To be more fair, I gave it in-context access to the documentation in prompt, along with the fibonacci example function; aka everything humans have access to. I then asked it to do the simpler task of converting a base 10 integer to binary. It was unable to write something error free even after 4 rounds of supplying it the error messages.
I repeated this 5 times in case it generates something grammatical in the Top-K@5.
I suspected there was some confusion it couldn't surmount about string manipulation. So I changed the question to something challenging, yet something that only used function calls, conditional logic, basic math ops, and numbers. First, I asked for an nth root approximator using newton's method. Didn't work. Asked for just the square root. Didn't work. Finally, I asked for a function that prints a student's grade given their integer percentage. Not even.

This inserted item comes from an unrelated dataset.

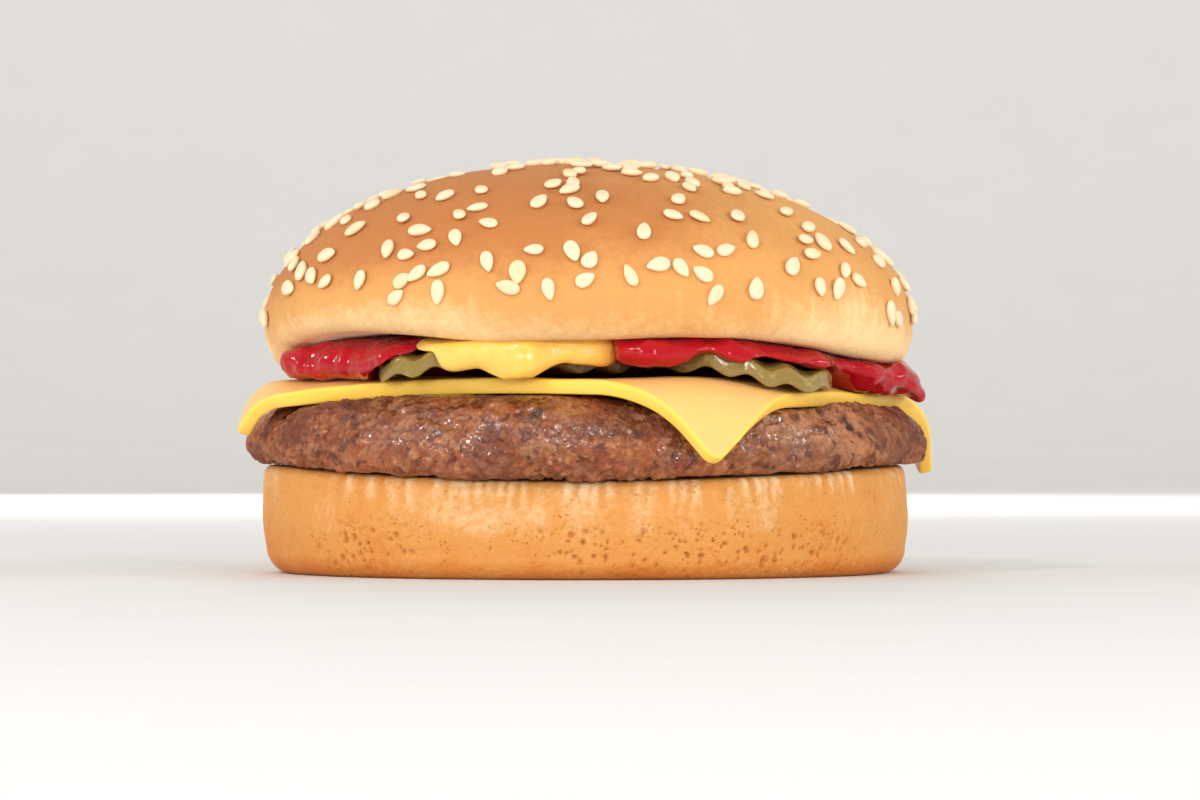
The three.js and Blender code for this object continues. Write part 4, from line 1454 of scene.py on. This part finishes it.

GPT-4 also persistently hallucinated the keyword BREAKING NEWS, which I think sounds like a pretty good keyword if Tabloid were to ever get error handling.
The spooky part is that the almost all the solutions at face value would get partial credit. They had the right abstract approach, being familiar with reams of example approaches in natural language or programming languages. However, in each case, GPT-4, 4o, Claude all failed to produce something without syntax errors.
I suspect this is the case because transformers do subgraph matching, and while on one end there are rich internal connections for all the problems I requested, on the other end there is nothing similar enough for it to even get a foothold, hence the biggest struggle being syntax. If the only barrier to executing Tabloid code (or other unseen languages) is more basic syntax training, then it excitingly suggests it just needs to learn the abstract concepts from leetcode scrapes once for every syntax it knows. Prior research has shown that grammar is easy for language models. When GPT-2 was made large enough, it went from babbling to grammatical sentences very early in it's training, and at that moment its loss plummeted.
All tests conducted in temporary data mode so that this eval stays dark.